Kenneth Oksanen has published an expanded table of values up to $n=15$, based on his own computer search. Okansen also provides descriptions of the optimal comparison trees for most of the values he reports. Here's a screenshot of his table:

Thanks to @MarkusBläser for the lead!

Answer 2

I wonder if this piece of information might be useful to you. Unfortunately it does not provide any additional information to the question of this post, but is rather more in reply to your comment about what this was for (analyzing variants of QuickSelect).

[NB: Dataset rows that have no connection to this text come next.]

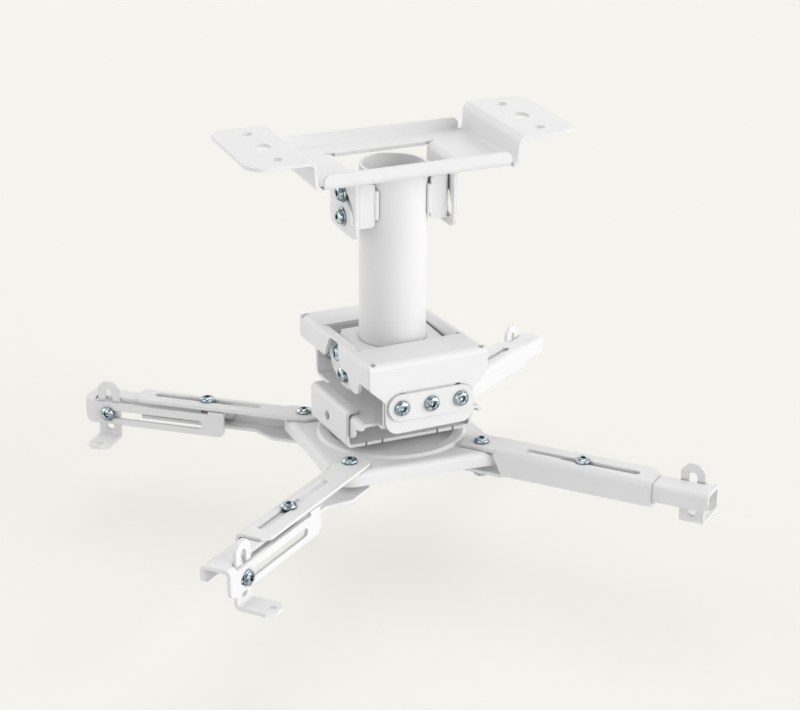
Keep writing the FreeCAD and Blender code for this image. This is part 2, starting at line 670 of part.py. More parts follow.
def rail_channel():
    wall = RAIL_HALF - SHEET / 2
    top, low = RAIL_TOP - SHEET / 2, RAIL_LOW + SHEET / 2
    lip = RAIL_HALF - RAIL_LIP
    path = [(-lip, top), (-wall, top), (-wall, low), (wall, low), (wall, top), (lip, top)]
    near, far = RAIL_OFFSET - RAIL_LONG / 2, RAIL_OFFSET + RAIL_LONG / 2
    body = fold("y", near, far, path)
    out, half = -RAIL_HALF, RAIL_NICK / 2
    body = body.cut(rod("x", out - 1, out + SHEET + 1, RAIL_OFFSET + RAIL_HOLE_BACK, RAIL_HOLE_Z, RAIL_HOLE))
    for x in RAIL_NICKS:
        for side in (-1, 1):
            left, right = side * x - half, side * x + half
            body = body.cut(plate("z", RAIL_LOW - 1, RAIL_LOW + SHEET + 1, left, right, near - 1, near + 2.0))
    return body.cut(rod("z", RAIL_LOW - 1, RAIL_LOW + SHEET + 1, 0, RAIL_OFFSET, SWIVEL_BOLT + 2 * FIT))


HUB_TOP = ARM_TOP - SHEET - SLIDE
HUB_UNDER = HUB_TOP - SHEET


def swivel_parts():
    """The bolt through the rail, the thick washer below it and the nut under the hub."""
    floor = RAIL_LOW + SHEET
    shank_low = HUB_UNDER - SLIDE - SWIVEL_NUT_HIGH
    bolt = rod("z", shank_low, floor, 0, RAIL_OFFSET, SWIVEL_BOLT)
    head = Part.makeCone(SWIVEL_HEAD / 2, SWIVEL_HEAD / 2 - 2, SWIVEL_HEAD_HIGH, V(0, RAIL_OFFSET, floor))
    thick = RAIL_LOW - HUB_TOP - SLIDE
    ring = moved(washer(SWIVEL_WASHER, thick, SWIVEL_BOLT + 2 * FIT), V(0, RAIL_OFFSET, RAIL_LOW - thick))
    lock = nut(SWIVEL_NUT, SWIVEL_NUT_HIGH, SWIVEL_BOLT + 2 * FIT)
    return join([bolt, head]), ring, moved(lock, V(0, RAIL_OFFSET, HUB_UNDER - SLIDE))


# Hub plate, about its own axis, then turned and moved under the rail

def hub_outline(inset):
    """A square with round corners about the arm screws and sides that are drawn in a little."""
    half = HUB_SCREW / math.sqrt(2) + HUB_CORNER - inset
    plan = []
    for k in range(4):
        a = math.radians(90 * k)
        for u, v, r in ((half - HUB_WAIST, 0, 600.0), (half, half, HUB_CORNER - inset)):
            plan.append((u * math.cos(a) - v * math.sin(a), u * math.sin(a) + v * math.cos(a), r))
    return plan


def top_edges(shape, height):
    return [e for e in shape.Edges if abs(e.BoundBox.ZMin - height) < 0.01 and e.BoundBox.ZLength < 0.01]


def hub_plate():
    low = HUB_TOP - HUB_RIM
    body = prism("z", low, HUB_TOP, hub_outline(0))
    body = body.makeFillet(BEND + SHEET, top_edges(body, HUB_TOP))
    hollow = prism("z", low - 1, HUB_UNDER, hub_outline(SHEET))
    body = body.cut(hollow.makeFillet(BEND, top_edges(hollow, HUB_UNDER)))
    body = press_ring(body)
    for k in range(4):
        a = math.radians(45 + 90 * k)
        x, y = HUB_SCREW * math.cos(a), HUB_SCREW * math.sin(a)
        body = body.cut(rod("z", HUB_UNDER - 1, HUB_TOP + 1, x, y, BOLT_HOLE))
    body = body.cut(rod("z", HUB_UNDER - 1, HUB_TOP + 1, 0, 0, SWIVEL_BOLT + 2 * RUN))
    return to_hub(body)


def press_ring(body):
    """Presses a low round ridge into the plate, hollow underneath."""
    outer, wide, high = HUB_RING, HUB_RING_WIDE, HUB_RING_HIGH
    slope = high
    def ridge(drop, grow):
        low, far, near = HUB_TOP - drop, outer + grow, outer - wide - grow
        section = [V(near, 0, low), V(far, 0, low)]
        section += [V(far - slope, 0, low + high), V(near + slope, 0, low + high)]
        face = Part.Face(Part.makePolygon(section + section[:1]))
        return face.revolve(V(0, 0, 0), V(0, 0, 1), 360)
    raised = body.fuse(ridge(0, 0))
    return raised.cut(ridge(SHEET, -0.6)).removeSplitter()


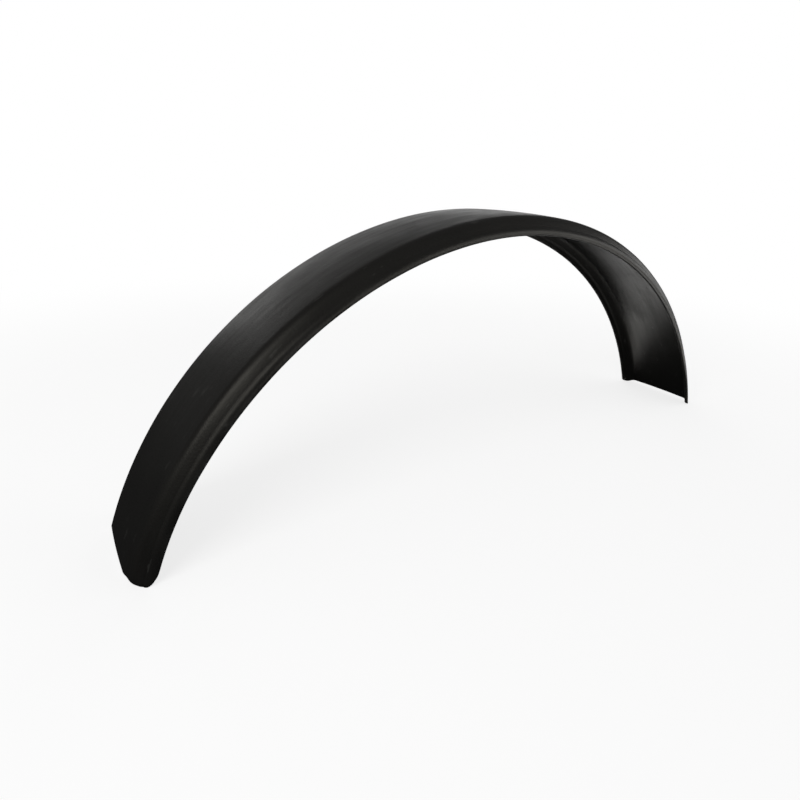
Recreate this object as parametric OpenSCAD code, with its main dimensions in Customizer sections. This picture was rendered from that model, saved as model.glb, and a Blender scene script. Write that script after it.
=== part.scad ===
// Bicycle mudguard blade for a 20 inch wheel, standing on the corners of its two ends.
// Z is up, X runs along the blade and Y across it. The wheel axis is parallel to Y.

/* [Blade] */
// Radius from the wheel axis to the two lip edges
lip_radius = 265; // [240:1:300]
// Angle of the arc from one end to the other
sweep_angle = 139.5; // [90:1:170]
// Width over the two lips
blade_w = 75; // [66:0.5:90]
// Thickness of the moulded wall
wall = 2; // [1.6:0.1:2.4]

/* [Crown and flanks] */
// Width of each flank in plan, from the lip's side to the shoulder corner
flank_w = 7; // [5:0.1:9]
// Height of the shoulder corners over the lip edges, along the radius
shoulder_h = 11.9; // [10.5:0.1:15]
// Rise of the crown's middle over the shoulder corners
crown_rise = 0.8; // [0.4:0.1:4]
// Outer rounding of the shoulders
shoulder_r = 5; // [3:0.1:6]
// Swell of each flank over the straight line from shoulder to crease
flank_swell = 0.6; // [0.4:0.1:0.8]

/* [Lip] */
// Height of the crease over the lip edges
crease_h = 6.6; // [6:0.1:7.2]
// Distance of the crease inside the lip's side
crease_inset = 1.5; // [1.3:0.1:1.7]
// Rounding of the crease's hollow
crease_r = 0.5; // [0.3:0.1:1]
// Height at which the lip band is widest
lip_band_h = 1.8; // [1.6:0.1:2.6]

/* [Ends] */
// Rounding of the four lip corners, seen from the side
corner_r = 7; // [2:0.5:9]

/* [Output] */
// Node that is drawn, or all of them

/* [Hidden] */
$fn = 180;
crown_steps = 8;
curve_steps = 5;
end_angle = 90 - sweep_angle / 2;
corner_overlap = 0.03;

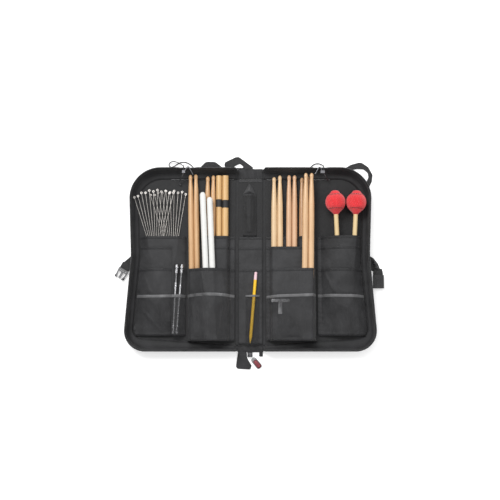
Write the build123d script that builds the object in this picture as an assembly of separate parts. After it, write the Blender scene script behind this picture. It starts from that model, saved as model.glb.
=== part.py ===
from build123d import *
import os, math

# Stick bag for a drummer: a zipped nylon folder lying open on its back.
# Frame: origin on the ground under the middle of the spine, +X to the right
# leaf, +Y to the stick tips (top edge), +Z up.  Millimetres.

# ---------------------------------------------------------------- dimensions
HX = 33.0            # hinge line of each leaf from the middle of the spine
HZ = 2.0             # height of the hinge lines (middle of the panel)
PANEL_T = 4.0        # padded panel thickness
SHELL_T = 3.2        # outer nylon with its foam
SPINE_HALF = 30.5    # half width of the spine panel
LEAF_IN = 35.5       # inner edge of each leaf panel
RIM_Z = 33.2         # top of the gusset wall
COIL_T = 1.5         # zip coil height on the rim
SHEET = 0.8          # pocket cloth
STICK_R = 7.1        # 5A stick radius
STICK_L = 405.0      # 16 inch stick
WEB_T = 1.3          # webbing thickness
WEB_W = 25.0         # webbing width
WIRE_R = 0.6         # brush wire radius
CORD_D = 2.5         # hang cord diameter
HOOK_R = 1.3         # hang hook wire radius

# pocket mouths (top edges), from the longest pocket to the mesh one
T1, T2, T3, T4 = 56.0, 30.0, -24.0, -87.0
BOT_IN = -197.0      # pocket bottoms near the spine
BOT_OUT = -184.0     # pocket bottoms near the outer corners

os.makedirs("parts", exist_ok=True)
parts = {}


def put(name, *solids):
    out = []
    for s in solids:
        out += s.solids() if hasattr(s, "solids") else [s]
    parts[name] = out


def bx(x0, x1, y0, y1, z0, z1):
    return Pos((x0 + x1) / 2, (y0 + y1) / 2, (z0 + z1) / 2) * Box(
        abs(x1 - x0), abs(y1 - y0), abs(z1 - z0))


def plate(pts, z0, z1, radii=None):
    """Closed outline in plan, extruded from z0 to z1."""
    line = Polyline(*[(x, y) for x, y in pts], close=True)
    f = make_face(line)
    if radii:
        f = fillet(f.vertices(), radii)
    return Pos(0, 0, z0) * extrude(f, z1 - z0)


def yz_prism(pts, x0, x1):
    """Outline in the Y-Z plane, extruded along X from x0 to x1."""
    w = Wire.make_polygon([Vector(x0, y, z) for y, z in pts], close=True)
    return Solid.extrude(Face(w), Vector(x1 - x0, 0, 0))


def rod(p, q, r):
    p, q = Vector(*p), Vector(*q)
    d = q - p
    return Solid.make_cylinder(r, d.length, Plane(origin=p, z_dir=d))


def turned(profile, p, q):
    """Revolved profile [(s, r)...], laid along the line from p to q."""
    p, q = Vector(*p), Vector(*q)
    pts = [(r, 0, s) for s, r in profile]
    w = Wire.make_polygon([Vector(*a) for a in pts], close=True)
    body = Solid.revolve(Face(w), 360.0, Axis.Z)
    return Plane(origin=p, z_dir=q - p).location * body


# ------------------------------------------------------------ leaf outlines
# each: y_top, x_top, r_top, x_waist, x_bot, y_bot_out, y_bot_in, r_bot
BASE = (201.0, 277.0, 60.0, 272.0, 288.0, -190.0, -210.0, 26.0)
BELLY = (215.0, 292.0, 70.0, 284.0, 301.0, -216.0, -219.5, 42.0)
MID = (222.0, 296.0, 74.0, 287.5, 305.0, -222.0, -223.0, 48.0)
RIM = (224.0, 297.0, 75.0, 288.0, 306.0, -224.0, -224.0, 50.0)


def outline(sec, off, z, side, x_in):
    yt, xt, rt, xw, xb, ybo, ybi, rb = sec
    pts = [(x_in, yt - off), (xt - off, yt - off), (xw - off, 5.0),
           (xb - off, ybo + off), (x_in, ybi + off)]
    pts = [(side * x, y, z) for x, y in pts]
    path = FilletPolyline(*pts, radius=[rt - off, 300.0, rb - off])
    return Wire(path.edges() + [Edge.make_line(Vector(*pts[-1]), Vector(*pts[0]))])


def loft_of(secs, side, x_in):
    """secs: [(section, offset, z)...]"""
    return Solid.make_loft([outline(s, o, z, side, x_in) for s, o, z in secs], True)


def outer_solid(side):
    return loft_of([(BASE, 0, PANEL_T), (BELLY, 0, 7.0), (MID, 0, 20.0), (RIM, 0, RIM_Z)], side, LEAF_IN)


def between(a, b, t):
    return tuple(u + (v - u) * t for u, v in zip(a, b))


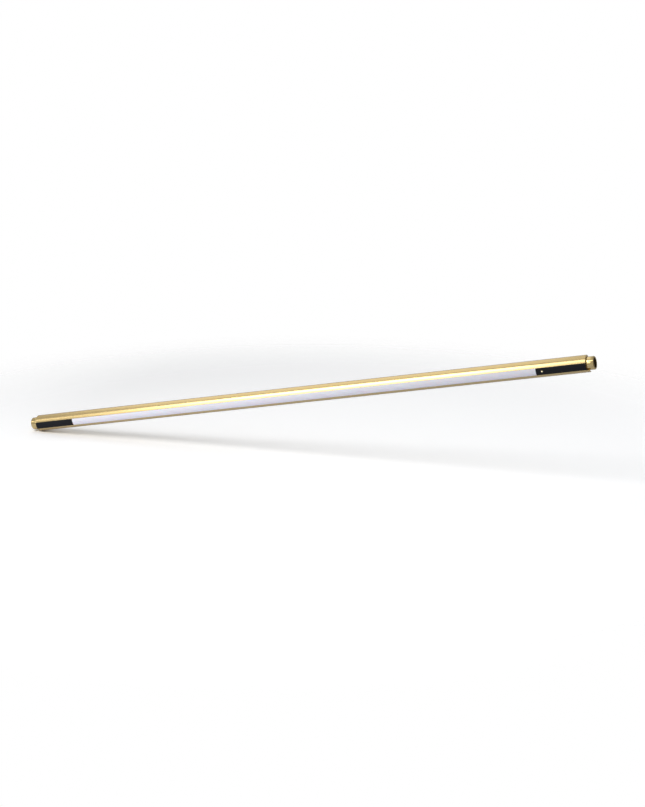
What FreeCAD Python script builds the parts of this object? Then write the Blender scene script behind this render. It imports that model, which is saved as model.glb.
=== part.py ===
import FreeCAD, Part
import math
import os

# A slim linear light bar: a slotted round tube with a lit window along its front,
# a black insert at each end of the slot, and a hollow turned spigot that swivels
# in each end. Millimetres. X runs along the tube, -Y is the front where the slot
# looks out, +Z is up. The origin is on the tube's axis at the middle of its length.

V = FreeCAD.Vector

# ---- Driving dimensions --------------------------------------------------------

# Housing tube, an extrusion
tube_length = 976.0
tube_diameter = 27.0
tube_wall = 1.8
slot_width = 11.6
tongue_reach = 4.2
tongue_angle = -49.5
tongue_half_angle = 18.5

# Fits
slot_clearance = 0.10
press_clearance = 0.05
running_clearance = 0.05
sliding_clearance = 0.10
face_clearance = 0.10

# Slot inserts and diffuser
right_insert_length = 78.8
left_insert_length = 72.5
diffuser_skin = 1.65
diffuser_leg = 1.65
insert_skin = 2.45
insert_leg = 1.25
wing_width = 1.7
wing_back_depth = 5.5
shelf_thickness = 1.1
shelf_reach = 2.4

# Spigots
spigot_diameter = 20.8
spigot_reach = 12.0
spigot_gap = 1.0
spigot_rim_bevel = 0.9
spigot_edge_bevel = 0.3
socket_diameter = 16.4
socket_depth = 9.5
socket_entry_bevel = 0.5
shank_diameter = 17.2
shank_end_depth = 11.5
shank_wall = 2.1
shank_flat_depth = 0.9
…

The expected minimum number of comparisons, noted $v(n,t)$ or $v_t(n)$ is of course significantly easier to compute (with expectation taken uniformly over all permutations), $$v_t(n)=n+\min(t,n-t)+\text{l.o.t.}.$$

This result is not infrequently used, and in particular is the basis for the algorithms in "Adaptive Sampling for QuickSelect" by Martínez, Panario and Viola. The starting point of the paper is QuickSelect median-of-three, and then to ask: is it pertinent to systematically pick the median, when the element we seek has a relative rank much lower than n/2 or much higher than n/2?

In other words, suppose you are looking for the $k$-th element in a list of $n$ elements, and you are choosing your pivot from clusters of $m$ elements. Instead of taking the median ($m/2$), you will take $\alpha m$ where $\alpha = k/n$. They show this algorithm can, for the right choice of $m$ be practically more efficient than the median-of-three variant.